Un budget des quartiers participatif ou alibi?

FINANCES • Le 20 novembre, le Conseil communal a accepté, à une courte majorité, trois préavis portant sur la politique des quartiers. Parmi ceux-ci, l’un porte sur le «budget participatif». Mais tout le monde n’est pas d’accord sur sa définition et la Ville met en place sa version personnalisée du concept.

  • La notion de budget participatif pour les quartiers ne met pas tout le monde d’accord. DR

    La notion de budget participatif pour les quartiers ne met pas tout le monde d’accord. DR

Cela fait déjà 20 ans que l’idée de la mise en place d’un budget participatif plane au-dessus de la Ville de Lausanne, sans jamais prendre racine. Aujourd’hui, après plusieurs postulats demandant l’étude ou la mise en place de budget participatif pour les habitants, la Municipalité a franchi le pas. Mais beaucoup ne partagent pas la vision de la Municipalité sur ce que doit être un budget participatif.

Le concept se serait développé au Brésil et aurait essaimé ensuite dans plusieurs villes d’Europe. Dans le contexte brésilien, il s’agissait de redonner le pouvoir au citoyen pauvre: lui permettre de discuter et de décider du budget et des politiques publiques. Pour la socialiste Latha Heiniger, le «budget participatif» de la Ville n’en est pas un, mais s’apparente plutôt à une subvention. «L’essence d’un tel budget est de donner le pouvoir au citoyen d’agir sur les finances de la Ville», explique-t-elle.

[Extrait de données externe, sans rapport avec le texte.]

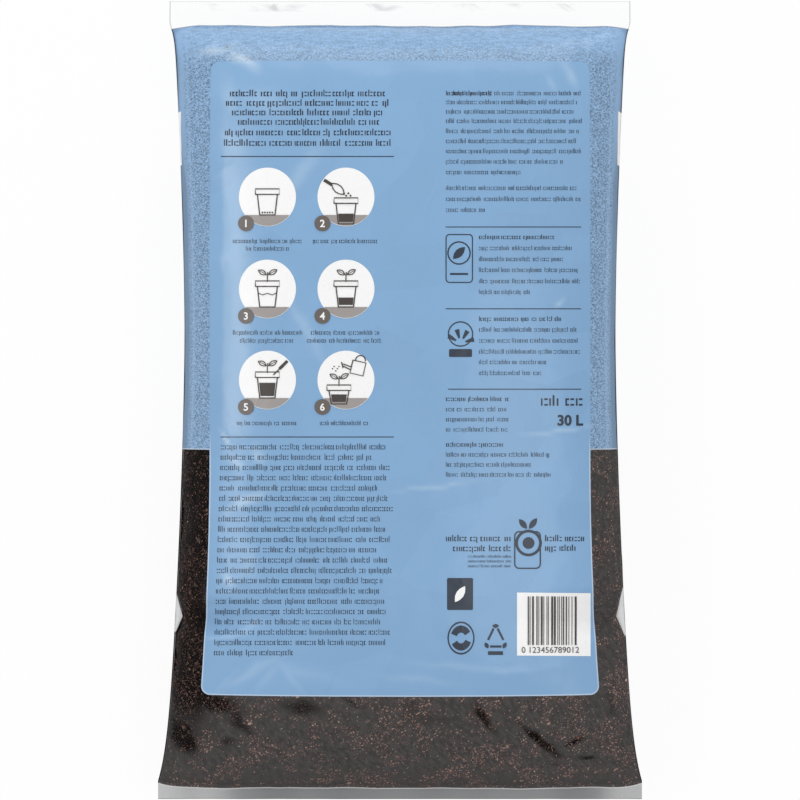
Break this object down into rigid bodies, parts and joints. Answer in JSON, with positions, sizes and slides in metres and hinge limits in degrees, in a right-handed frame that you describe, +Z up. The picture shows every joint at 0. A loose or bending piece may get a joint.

De meilleures chances pour les projets

La version mise en place à Lausanne permettra aux habitants, dès 2019, de déposer des projets touchant leur quartier durant une période d’appels à projet en début d’année. Dans un deuxième temps, une analyse de risque et de faisabilité sera effectuée sous la responsabilité de la Ville. La troisième étape consistera à inviter la population lausannoise à voter pour les projets qu’ils souhaitent voir réalisés. Cette votation déterminera également le montant qui sera attribué à chaque projet. Pour David Payot, municipal en charge des quartiers, l’avantage principal de cette évolution sera de faciliter le dépôt de projets. «Jusque-là, les chances de succès d’un projet citoyen dépendaient en grande partie de la capacité des acteurs à déposer leur dossier dans le bon service et au bon moment…», détaille-t-il. Avec la nouvelle politique, la coordination des quartiers se chargera de recevoir les projets – qui devront répondre à certains critères et ne pas dépasser un montant déterminé. Le budget alloué aux projets de quartiers sera de 103’000 francs la première année et devrait augmenter ensuite jusqu’à 450’000 francs en 2021, fin de la période pilote.

Pas assez participatif…

Latha Heiniger craint que pratiquer un appel à projets ne crée une mise en concurrence, même si le vote des citoyens aurait pour effet de valoriser leur contribution… «Mais dans un contexte où la Ville garde la maîtrise du budget comme des parents donneraient de l’argent de poche à leurs enfants!», regrette-t-elle. Fabrice Moscheni, a l’origine du postulat, regrette aussi que «le préavis ne réponde qu’en partie à nos attentes». Lui et ses co-signataires demandaient un budget participatif qui porte au moins sur 10 à 15 millions de francs. «Et un élément crucial a également a été totalement oublié: le budget participatif doit permettre à la population de participer à la rationalisation des dépenses en faisant des choix de priorisation entre différents projets de la Ville.» De son côté, David Payot explique qu’«il s’agit d’une forme de budget participatif dans le sens où il permettra aux habitantes et habitants de co-décider des montants à allouer à des projets qu’ils auront eux-mêmes conçus et développés.» Les citoyens y trouveront peut-être leur compte mais des élus attendent que la collectivité publique fasse un pas supplémentaire pour résoudre les problèmes de fonds qui peuvent se présenter dans les quartiers.